Somehow, the $200 million collection that includes future Hall of Famers Derek Jeter and Rodriguez as well as Cano, Mark Teixeira, Nick Swisher, Curtis Granderson and Eric Chavez, succeeded in making Humber and Floyd look like Gibson and Seaver.

"I would love to say this offense was going to get 10- 12 hits every night, but there's not an offense in America that's going to do that,'' Yankees manager Joe Girardi said. "There's going to be times when you don't swing the bats as well as others. Sometimes it'll make sense, sometimes it won't make sense. But I'll take our chances with this offense on a daily basis.''

Over the long haul, Girardi is right, of course. Any lineup with Jeter at its top, Rodriguez, Cano and Teixeira at its heart and Brett Gardner at the bottom is going to hit and score runs.

But mark these past two days firmly in the "doesn't make sense'' column. On Monday, it was Humber, with all of eight major league starts spread out over six major-league seasons carrying a no-hitter into the seventh inning. On Tuesday, it was Floyd, a so-so right-hander (48-43, 4.51 for his career, 1-1, 4.45 vs. the Yankees) still out there to start the ninth inning, nursing a one-run lead and looking very much like he was about to throw a complete game.

And aside from a home run by Cano in the second inning and another by Brett Gardner in the fifth -- only two other Yankees hits, one an infield dribbler by Derek Jeter -- to mar his night's work.

"I think you got to give those guys a lot of credit,'' Rodriguez said. "The one thing these guys have done very well is throw a high percentage of soft pitches and stylish curveballs to us, and they've kept us off-balance for two days.''

So is that the secret to neutralizing the Bronx Bombers?

"I'm not telling you what the secret is,'' a grinning Rodriguez said.

But it is no secret that the Yankees always seem to have trouble with pitchers they have never seen before (Humber) and with pitchers who throw anything but dead red (Humber and Floyd).

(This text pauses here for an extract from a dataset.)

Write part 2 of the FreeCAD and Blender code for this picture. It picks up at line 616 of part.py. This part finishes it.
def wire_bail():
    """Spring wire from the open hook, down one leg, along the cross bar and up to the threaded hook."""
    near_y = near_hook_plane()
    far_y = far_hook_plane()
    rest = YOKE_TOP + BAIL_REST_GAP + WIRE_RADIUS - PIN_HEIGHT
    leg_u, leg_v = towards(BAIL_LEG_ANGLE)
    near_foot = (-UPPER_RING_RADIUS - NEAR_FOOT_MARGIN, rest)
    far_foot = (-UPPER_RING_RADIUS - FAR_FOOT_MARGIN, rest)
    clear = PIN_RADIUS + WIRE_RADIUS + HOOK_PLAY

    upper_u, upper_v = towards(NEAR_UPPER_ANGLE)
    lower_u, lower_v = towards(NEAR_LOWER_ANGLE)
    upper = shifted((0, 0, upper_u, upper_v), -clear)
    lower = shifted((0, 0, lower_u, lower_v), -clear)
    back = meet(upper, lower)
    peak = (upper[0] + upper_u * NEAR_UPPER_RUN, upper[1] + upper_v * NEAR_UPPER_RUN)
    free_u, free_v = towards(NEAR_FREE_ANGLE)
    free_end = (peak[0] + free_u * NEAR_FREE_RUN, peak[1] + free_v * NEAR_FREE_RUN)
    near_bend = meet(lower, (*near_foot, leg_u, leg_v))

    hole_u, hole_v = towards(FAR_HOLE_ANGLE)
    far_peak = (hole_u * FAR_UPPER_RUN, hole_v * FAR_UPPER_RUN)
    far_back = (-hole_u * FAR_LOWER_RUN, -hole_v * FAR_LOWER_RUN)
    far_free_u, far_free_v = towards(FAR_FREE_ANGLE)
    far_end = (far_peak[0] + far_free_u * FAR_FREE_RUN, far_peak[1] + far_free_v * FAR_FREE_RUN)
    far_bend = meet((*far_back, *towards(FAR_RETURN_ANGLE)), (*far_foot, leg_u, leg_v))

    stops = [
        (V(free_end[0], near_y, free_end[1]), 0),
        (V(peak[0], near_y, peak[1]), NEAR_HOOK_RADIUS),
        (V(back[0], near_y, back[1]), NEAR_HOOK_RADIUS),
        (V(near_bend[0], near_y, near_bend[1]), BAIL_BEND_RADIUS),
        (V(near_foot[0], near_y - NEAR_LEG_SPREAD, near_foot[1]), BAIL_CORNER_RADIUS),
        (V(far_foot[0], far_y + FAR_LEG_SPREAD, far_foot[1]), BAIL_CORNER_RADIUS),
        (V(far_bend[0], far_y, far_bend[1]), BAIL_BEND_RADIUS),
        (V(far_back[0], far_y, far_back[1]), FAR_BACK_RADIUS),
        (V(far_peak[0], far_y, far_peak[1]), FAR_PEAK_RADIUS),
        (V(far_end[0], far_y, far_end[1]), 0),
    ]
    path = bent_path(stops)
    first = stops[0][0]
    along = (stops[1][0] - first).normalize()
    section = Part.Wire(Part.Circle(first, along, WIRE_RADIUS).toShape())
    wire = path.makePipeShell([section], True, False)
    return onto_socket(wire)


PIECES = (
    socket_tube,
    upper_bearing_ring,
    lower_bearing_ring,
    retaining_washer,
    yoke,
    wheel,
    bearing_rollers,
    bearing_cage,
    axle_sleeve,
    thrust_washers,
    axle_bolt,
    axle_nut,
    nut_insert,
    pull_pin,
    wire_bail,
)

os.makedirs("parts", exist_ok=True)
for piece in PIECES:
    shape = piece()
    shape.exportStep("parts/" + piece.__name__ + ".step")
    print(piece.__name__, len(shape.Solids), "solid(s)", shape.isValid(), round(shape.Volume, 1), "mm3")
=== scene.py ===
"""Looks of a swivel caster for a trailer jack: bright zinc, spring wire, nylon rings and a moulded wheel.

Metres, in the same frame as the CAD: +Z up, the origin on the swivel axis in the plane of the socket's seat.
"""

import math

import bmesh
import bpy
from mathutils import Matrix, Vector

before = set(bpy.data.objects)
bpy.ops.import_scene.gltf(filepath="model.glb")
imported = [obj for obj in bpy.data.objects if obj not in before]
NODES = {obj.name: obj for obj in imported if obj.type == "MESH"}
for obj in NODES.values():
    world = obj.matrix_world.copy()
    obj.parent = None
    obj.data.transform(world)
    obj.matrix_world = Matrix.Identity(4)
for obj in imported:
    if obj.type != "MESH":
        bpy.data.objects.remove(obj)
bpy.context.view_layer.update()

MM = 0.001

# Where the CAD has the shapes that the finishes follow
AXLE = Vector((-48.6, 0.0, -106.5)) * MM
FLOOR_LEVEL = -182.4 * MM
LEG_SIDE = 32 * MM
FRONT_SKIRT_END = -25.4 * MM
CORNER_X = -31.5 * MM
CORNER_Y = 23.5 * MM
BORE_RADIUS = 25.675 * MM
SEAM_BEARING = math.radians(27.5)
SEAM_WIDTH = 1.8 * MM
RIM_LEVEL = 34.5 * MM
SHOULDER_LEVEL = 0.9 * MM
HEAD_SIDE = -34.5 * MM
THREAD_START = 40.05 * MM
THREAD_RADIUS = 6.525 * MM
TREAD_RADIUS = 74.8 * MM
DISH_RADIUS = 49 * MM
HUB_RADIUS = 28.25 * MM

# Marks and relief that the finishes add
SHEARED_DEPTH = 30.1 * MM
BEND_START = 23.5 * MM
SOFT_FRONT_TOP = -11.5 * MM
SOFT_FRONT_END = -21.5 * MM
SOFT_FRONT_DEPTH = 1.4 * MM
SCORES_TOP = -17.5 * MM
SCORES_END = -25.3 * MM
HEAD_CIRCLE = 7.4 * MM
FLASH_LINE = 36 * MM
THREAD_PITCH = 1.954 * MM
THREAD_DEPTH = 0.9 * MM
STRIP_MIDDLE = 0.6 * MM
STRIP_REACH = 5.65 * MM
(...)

And for all their power this season -- their two home runs Tuesday night ran their league-leading total to 38 in 20 games -- they have had trouble building runs, or scoring any way other than by the long ball.

They had all of six baserunners Monday night and outside of the home runs, only four on Tuesday, two in the ninth inning. Part of the reason is that Gardner, who looked like the prototypical leadoff hitter in spring training, has been the proverbial automatic out in the regular season.

Despite his home run -- he now has two in 62 at-bats -- Gardner remains mired at .145. Even worse, his on- base percentage is a pathetic .197. Obviously, a player whose game relies so much on speed can't make much of an impact when he is never on base.

But Gardner is not alone. Nick Swisher, who struck out three times against Floyd, is oh-fer his past 14 with six Ks. His average is down to .217 and he has yet to hit a home run. Teixeira, who has been incredibly streaky, is at .250. He went 0-for-6 the past two nights, including three strikeouts and a back-breaking double play in the ninth inning Monday night. In the two games against the White Sox, Rodriguez has gone 1-for-8 with three Ks and that dramatic line out Tuesday night.

And Jorge Posada, who did not play Tuesday, is still struggling to find his stroke as a DH, hitting .145, with six of his nine hits being home runs.

Clearly, it is a powerful offense, but it's often not very efficient. And sometimes, not very efficiently managed, as when Girardi called upon Curtis Granderson, among the league leaders with six home runs, to lay down a bunt after Jeter led off the ninth with an infield hit.

Granderson got the bunt down and moved the runner along, but burned a precious out in the process. Lillibridge, of course, took care of the other two.

"What are you gonna do?'' Swisher said. "This stuff happens. According to my calendar, we're still in April. There's a lot more baseball left to be played. Either way, man, it was a crazy way to end that game. You gotta give credit where credit is due. That guy made a great play. And you got to be damned sure you make that play because if not, the game's over.''

Rodriguez seconded that opinion, calling Lillibridge's catch on Cano "a courageous play." Girardi clung to the belief that the Yankees had actually won the game but ran into some incredible bad luck at the very end.

"That kid was the difference in the game,'' he said.

In their way, all three were right. Brent Lillibridge was the immediate reason why the Yankees lost Tuesday night.

But his heroics also obscure an underlying problem for which the Yankees seem yet to have found a solution.